begin
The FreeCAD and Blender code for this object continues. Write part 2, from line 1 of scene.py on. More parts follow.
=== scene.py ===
end
begin
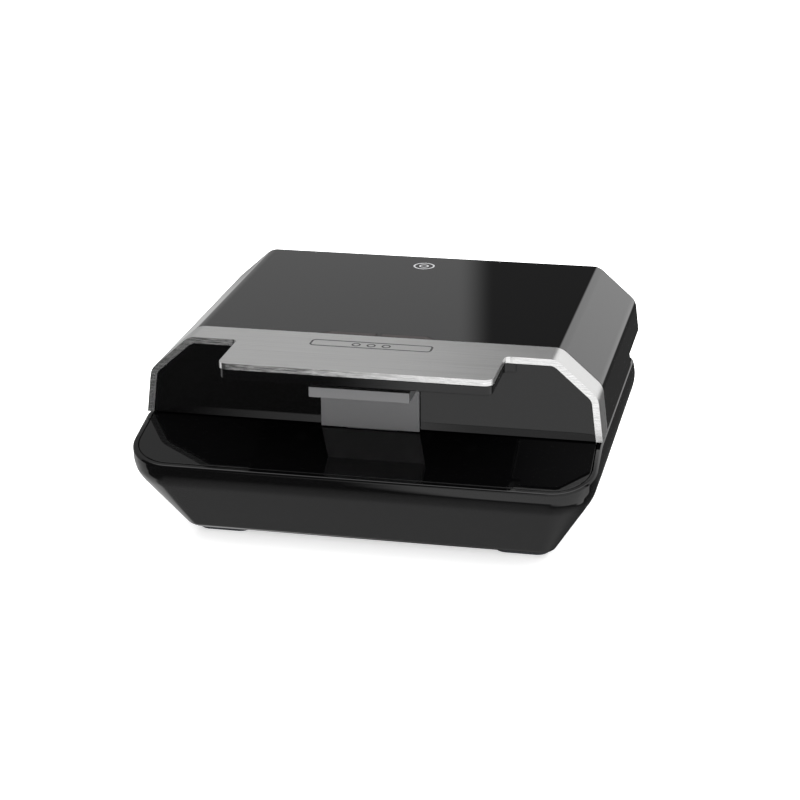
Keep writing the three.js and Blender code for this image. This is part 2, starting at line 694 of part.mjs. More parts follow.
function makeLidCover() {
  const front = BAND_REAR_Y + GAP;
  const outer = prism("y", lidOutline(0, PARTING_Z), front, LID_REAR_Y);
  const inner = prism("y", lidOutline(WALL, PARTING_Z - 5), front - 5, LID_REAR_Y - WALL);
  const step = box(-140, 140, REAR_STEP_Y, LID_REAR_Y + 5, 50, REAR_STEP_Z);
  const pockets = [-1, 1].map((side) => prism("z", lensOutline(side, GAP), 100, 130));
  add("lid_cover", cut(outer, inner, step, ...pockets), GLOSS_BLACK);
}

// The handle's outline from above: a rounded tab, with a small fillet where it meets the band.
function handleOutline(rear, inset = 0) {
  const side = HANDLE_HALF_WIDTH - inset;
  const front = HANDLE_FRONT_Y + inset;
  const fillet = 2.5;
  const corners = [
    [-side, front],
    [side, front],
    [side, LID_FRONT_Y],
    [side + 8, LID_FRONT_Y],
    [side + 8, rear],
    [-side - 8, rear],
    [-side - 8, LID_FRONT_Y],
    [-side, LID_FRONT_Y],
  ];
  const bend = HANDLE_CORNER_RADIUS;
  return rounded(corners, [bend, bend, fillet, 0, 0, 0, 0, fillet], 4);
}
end
begin
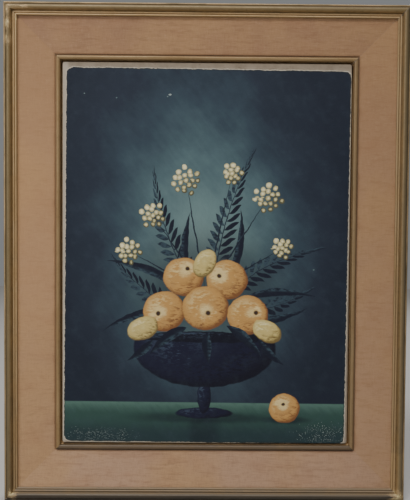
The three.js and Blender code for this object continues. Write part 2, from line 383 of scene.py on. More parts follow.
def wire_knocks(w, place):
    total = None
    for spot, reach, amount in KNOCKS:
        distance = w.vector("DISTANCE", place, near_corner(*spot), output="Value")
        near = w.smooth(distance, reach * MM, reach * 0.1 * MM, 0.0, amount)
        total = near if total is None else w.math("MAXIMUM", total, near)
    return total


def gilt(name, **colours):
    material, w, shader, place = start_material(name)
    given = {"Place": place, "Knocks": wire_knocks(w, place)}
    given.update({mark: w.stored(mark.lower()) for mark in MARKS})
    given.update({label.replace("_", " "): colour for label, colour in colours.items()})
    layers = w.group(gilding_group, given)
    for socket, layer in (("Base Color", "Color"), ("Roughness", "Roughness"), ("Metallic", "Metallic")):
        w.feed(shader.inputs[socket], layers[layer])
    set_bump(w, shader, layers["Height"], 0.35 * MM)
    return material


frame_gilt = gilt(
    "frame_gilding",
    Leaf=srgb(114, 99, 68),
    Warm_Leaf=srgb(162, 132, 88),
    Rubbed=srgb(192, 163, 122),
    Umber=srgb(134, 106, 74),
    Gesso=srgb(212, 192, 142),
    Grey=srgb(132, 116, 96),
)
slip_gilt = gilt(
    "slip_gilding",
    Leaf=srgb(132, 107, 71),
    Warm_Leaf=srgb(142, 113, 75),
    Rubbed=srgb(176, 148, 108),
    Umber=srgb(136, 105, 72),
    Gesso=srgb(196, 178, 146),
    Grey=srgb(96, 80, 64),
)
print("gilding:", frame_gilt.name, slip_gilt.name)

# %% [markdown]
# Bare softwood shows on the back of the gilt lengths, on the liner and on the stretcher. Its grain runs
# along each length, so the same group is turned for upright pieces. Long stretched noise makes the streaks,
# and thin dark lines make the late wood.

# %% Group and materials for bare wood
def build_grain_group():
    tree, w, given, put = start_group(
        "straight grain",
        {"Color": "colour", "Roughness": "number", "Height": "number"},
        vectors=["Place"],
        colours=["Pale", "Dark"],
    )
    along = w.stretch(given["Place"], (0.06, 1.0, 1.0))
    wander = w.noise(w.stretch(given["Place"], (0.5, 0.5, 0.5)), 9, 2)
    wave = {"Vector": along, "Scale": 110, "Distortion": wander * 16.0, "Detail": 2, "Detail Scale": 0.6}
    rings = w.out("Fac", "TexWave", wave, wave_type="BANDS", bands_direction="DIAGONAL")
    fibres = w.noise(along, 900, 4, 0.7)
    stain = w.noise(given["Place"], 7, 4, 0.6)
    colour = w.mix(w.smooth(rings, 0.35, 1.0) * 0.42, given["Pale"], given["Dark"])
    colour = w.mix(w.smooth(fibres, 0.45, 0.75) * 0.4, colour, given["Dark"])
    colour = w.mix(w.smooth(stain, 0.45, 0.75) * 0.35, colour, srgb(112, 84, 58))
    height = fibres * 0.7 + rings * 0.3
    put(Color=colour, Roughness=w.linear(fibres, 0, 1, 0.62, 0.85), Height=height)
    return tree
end
Provide an exact reproduction of only those lines that start at the line containing "The three.js and Blender code for this object" and end at the line containing "return material", inclusive.

The three.js and Blender code for this object continues. Write part 2, from line 383 of scene.py on. More parts follow.
def wire_knocks(w, place):
    total = None
    for spot, reach, amount in KNOCKS:
        distance = w.vector("DISTANCE", place, near_corner(*spot), output="Value")
        near = w.smooth(distance, reach * MM, reach * 0.1 * MM, 0.0, amount)
        total = near if total is None else w.math("MAXIMUM", total, near)
    return total


def gilt(name, **colours):
    material, w, shader, place = start_material(name)
    given = {"Place": place, "Knocks": wire_knocks(w, place)}
    given.update({mark: w.stored(mark.lower()) for mark in MARKS})
    given.update({label.replace("_", " "): colour for label, colour in colours.items()})
    layers = w.group(gilding_group, given)
    for socket, layer in (("Base Color", "Color"), ("Roughness", "Roughness"), ("Metallic", "Metallic")):
        w.feed(shader.inputs[socket], layers[layer])
    set_bump(w, shader, layers["Height"], 0.35 * MM)
    return material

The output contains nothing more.